The article quoted Eric Abetz, a senior Liberal-National government senator, who labelled Anderson’s tweet “bizarre and highly inappropriate,” and declared his comments showed “our higher education institutions are being overrun by radical ideological extremists.” Such are the forces with which Socialist Alternative is aligned.

While Abetz’s comments suggested Anderson should be run out of the university, Hassan’s article implied that the academic and his supporters should be barred from refugee protests for opposing the wars in Syria and elsewhere, which have turned millions into desperate asylum-seekers.

Hassan did not so much as mention the Trump administration’s cruise missile strikes on a Syrian airbase, occupied by Russian personnel and equipment, just days after the alleged chemical weapons attack. The bombardment of the airbase represented a major escalation in Washington’s reckless confrontation with Russia. As the maxim goes, silence is consent.

Nor has Socialist Alternative written on the Trump administration’s April 13 use of a Massive Ordnance Air Blast, the largest bomb dropped in combat since World War II, on Afghan villagers. US threats to initiate a nuclear conflict with North Korea have also largely passed without comment in Redflag’s pages.
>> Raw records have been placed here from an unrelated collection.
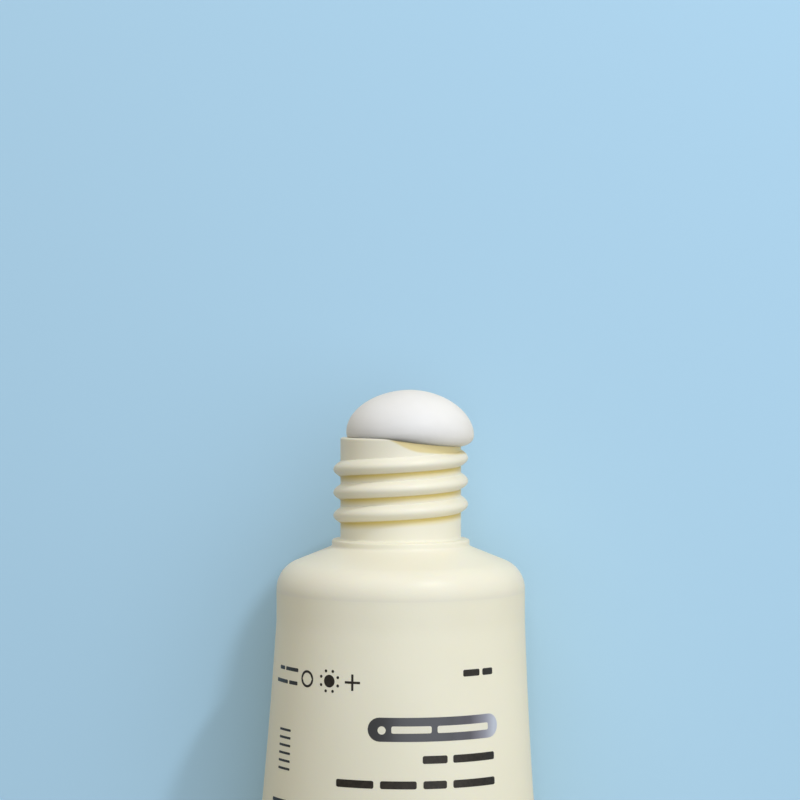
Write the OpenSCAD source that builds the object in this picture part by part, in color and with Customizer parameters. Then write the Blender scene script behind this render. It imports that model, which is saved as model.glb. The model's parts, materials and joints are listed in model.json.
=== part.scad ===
// Squeeze tube of sun cream, opened, with a dollop of cream standing on its
// nozzle. Every piece is drawn upright, with the nozzle up, the front towards
// -Y and height 0 where the sleeve meets the moulded head. lay_down() then
// rests the tube on its back, with the nozzle towards +Y.

/* [Sleeve] */
// Outside diameter of the sleeve's round end
sleeve_d = 35; // [30:0.5:40]
// Length of the sleeve from the head to the tail, with its seal
sleeve_l = 98; // [80:1:130]
// Thickness of the sleeve's film
film_t = 0.5; // [0.3:0.05:0.8]
// Length of the welded seal at the tail
seal_l = 5.5; // [4:0.5:8]
// Share of the sleeve's flare that begins at the head, the rest coming near the tail
early_flare = 0.43; // [0.3:0.01:0.9]
// Depth by which the floor presses the back panel flat at mid length
pressed_h = 1; // [0.2:0.1:1.5]

/* [Head] */
// Length of the skirt that is welded into the sleeve
skirt_l = 4; // [3:0.5:6]
// Wall of the skirt and shoulder
shoulder_t = 1.2; // [0.8:0.1:1.6]
// Height of the shoulder from the sleeve's edge to the flange
shoulder_h = 6.3; // [5.5:0.1:8]
// Slope of the shoulder below the level of the flange, in degrees
shoulder_slope = 22; // [15:1:28]
// Radius of the shoulder's outer corner
corner_r = 4.2; // [2:0.1:4.6]
// Diameter of the flange below the neck
flange_d = 19.4; // [18.8:0.1:21]
// Height of the flange
flange_h = 1; // [0.8:0.1:2]
// Diameter of the neck at the root of its thread
neck_d = 17; // [16:0.1:17.6]
// Height of the neck above the flange
neck_h = 14.3; // [13:0.1:16]
// Wall of the neck
neck_t = 1.3; // [1:0.1:1.8]
// Thickness of the plate that closes the neck round the orifice
plate_t = 1.2; // [0.8:0.1:2]
// Diameter of the orifice
orifice_d = 6; // [3:0.5:9]
// Rounding of the moulded outer edges
edge_r = 0.3; // [0.1:0.05:0.5]

/* [Thread] */
// Diameter over the crest of the thread
thread_d = 19; // [18:0.1:19.4]
// Rise of the thread in one turn
thread_pitch = 3.25; // [3:0.05:3.4]
// Run of the thread's rounded section from its crest towards the tail
lower_run = 1.05; // [0.9:0.05:1.4]
// Run of the thread's rounded section from its crest towards the rim
upper_run = 1.15; // [0.9:0.05:1.4]
// Depth of the thread's crest below the rim, on the right-hand side of its last turn
thread_top = 3; // [2.6:0.05:3.6]
// Angle by which the thread runs on past the right-hand side of its last turn
thread_lead_out = 90; // [60:5:120]
// Whole angle of the thread
thread_turn = 1100; // [900:10:1150]
// Angle in which each end of the thread fades into the neck
thread_fade = 50; // [30:5:80]

/* [Cream] */
// Gap between the cream and the walls that hold it
cream_gap = 0.04; // [0.03:0.01:0.1]
// Width of the dollop
dollop_w = 18; // [14:0.1:19]
// Depth of the dollop from front to back
dollop_d = 17.2; // [14:0.1:19]
// Height of the dollop's dome above its widest level
dome_h = 5.95; // [4:0.05:8]
// Height of the dollop's widest level above the rim
widest_h = 0.75; // [0.5:0.05:2]
// Depth of the dollop's rounded underside below its widest level
lip_h = 1.95; // [1.2:0.05:3]
// Distance of the dollop's middle from the nozzle's axis, towards the right
dollop_shift = 1.4; // [0:0.1:2]
// Distance of the dollop's middle from the nozzle's axis, towards the front
dollop_lean = 0.3; // [0:0.1:1]
// Fall of the dollop's far right side
dollop_droop = 0.45; // [0:0.05:1]

/* [Hidden] */
$fn = 96;

// Clearance between the head's skirt and the sleeve that is welded round it
weld_gap = 0.05;
sleeve_r = sleeve_d / 2;
// Distances down the sleeve: its welded round end, the start of the seal and the cavity's end,
// which lies before the seal by the length in which the two panels close up
round_l = skirt_l;
body_l = sleeve_l - seal_l;
closing_l = 3 * film_t;
cavity_l = body_l - closing_l;
// The floor's line along the back panel
rest_slope = (sleeve_r - film_t) / (body_l - round_l);
lean = atan(rest_slope);

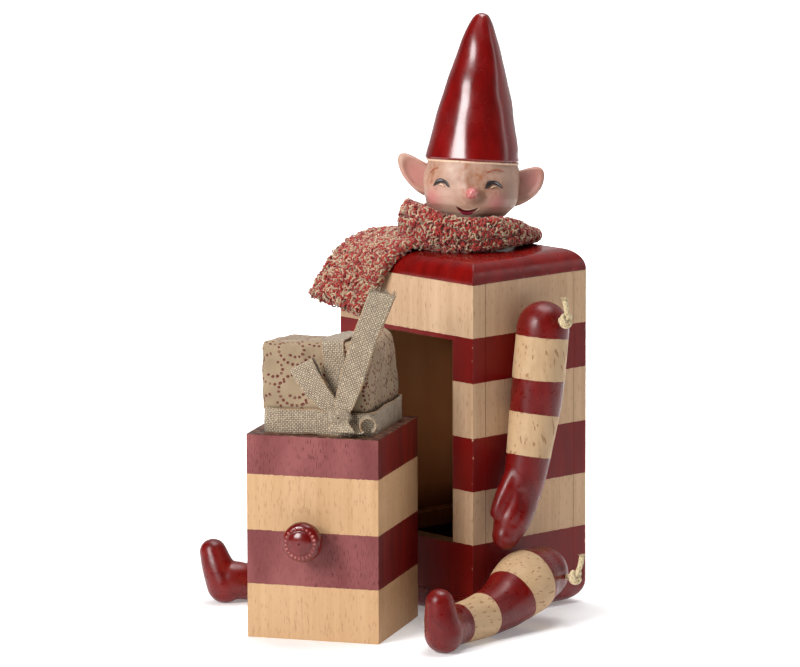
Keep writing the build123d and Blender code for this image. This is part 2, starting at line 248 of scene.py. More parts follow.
def drawer_boards():
    """The drawer's bands; on its front face an open-grained coat drawn pinker and lighter than the red, as painted
    sheen.
    """
    paint = Paint("drawer_boards", Specular_IOR_Level=0.25)
    place = paint.local([c * MM for c in DRAWER_SPOT], (0, 0, DRAWER_TURN))
    x, y, z = paint.axes(place)
    wobble = paint.span(paint.noise((520, 520, 90), 2.0), 0.3, 0.7, -0.14 * MM, 0.14 * MM)
    red = paint.minus(1.0, paint.bands(paint.plus(z, wobble), DRAWER_EDGES, 100.0))
    out_x = paint.minus(paint.size(x), (DRAWER_HALF[0] - COAT_DEPTH) * MM)
    out_y = paint.minus(paint.size(y), (DRAWER_HALF[1] - COAT_DEPTH) * MM)
    rim = paint.minus(z, 94.0 * MM)
    outside = paint.above(paint.math("MAXIMUM", rim, paint.math("MAXIMUM", out_x, out_y)), 0.0)
    front = paint.below(y, -(DRAWER_HALF[1] - 0.3) * MM)
    painted = paint.times(red, outside)
    wood, wood_height = beech(paint, place, (0.65, 3.8), 0.42, tone(206, 168, 128), tone(192, 152, 110))
    coat, coat_height = red_coat(paint, place, tone(120, 20, 15), tone(88, 12, 10))
    clouds = paint.noise((60, 60, 25), 3.0, place)
    # Painted sheen on the front face, with the real open-grain pits darkened into it below.
    sheen_and_pores = paint.mix(paint.span(clouds, 0.35, 0.65), FRONT_SHEEN_RED, FRONT_SHEEN_RED_DEEP)
    pores = paint.noise((2000, 2000, 300), 2.0, place)
    pits = paint.span(pores, 0.56, 0.65)
    patches = paint.span(paint.noise((70, 70, 18), 2.0, place), 0.42, 0.6, 0.3, 1.0)
    pits = paint.times(pits, patches)
    sheen_and_pores = paint.mix(paint.times(pits, 0.75), sheen_and_pores, tone(78, 24, 26))
    # The front face takes the painted-sheen coat in place of the plain red.
    coat = paint.mix(front, coat, sheen_and_pores)
    rim_mask = paint.above(rim, 0.0)
    rim_tone = paint.mix(paint.span(paint.noise((300, 300, 300), 3.0), 0.45, 0.6), tone(74, 34, 28), tone(122, 88, 66))
    coat = paint.mix(rim_mask, coat, rim_tone)
    raw = paint.mix(paint.noise((60, 60, 20), 3.0), tone(140, 98, 62), tone(104, 70, 44))
    colour = paint.mix(painted, paint.mix(outside, raw, wood), coat)
    roughness = paint.minus(0.62, paint.times(painted, 0.12))
    height = paint.mix(painted, wood_height, coat_height)
    height = paint.minus(height, paint.times(paint.times(front, painted), pits))
    height = paint.plus(height, paint.times(painted, 0.5))
    return paint.finish(colour, roughness, paint.bump(height, 0.12, 0.7))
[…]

Socialist Alternative has embraced the war drive of the US and its allies, including Australia, in the Middle East. It will do the same as tensions and war dangers grow with China. Speaking for affluent layers of the upper middle class in academia, the top echelons of the public sector, and the union bureaucracy, the organisation instinctively identifies the selfish interests of its main constituency with the predatory wars for resources, markets and profits waged by the major imperialist powers.

The logical corollary of this class position is ruthless hostility to anti-war sentiment in general, and the fight to build an international anti-war movement of the working class in particular.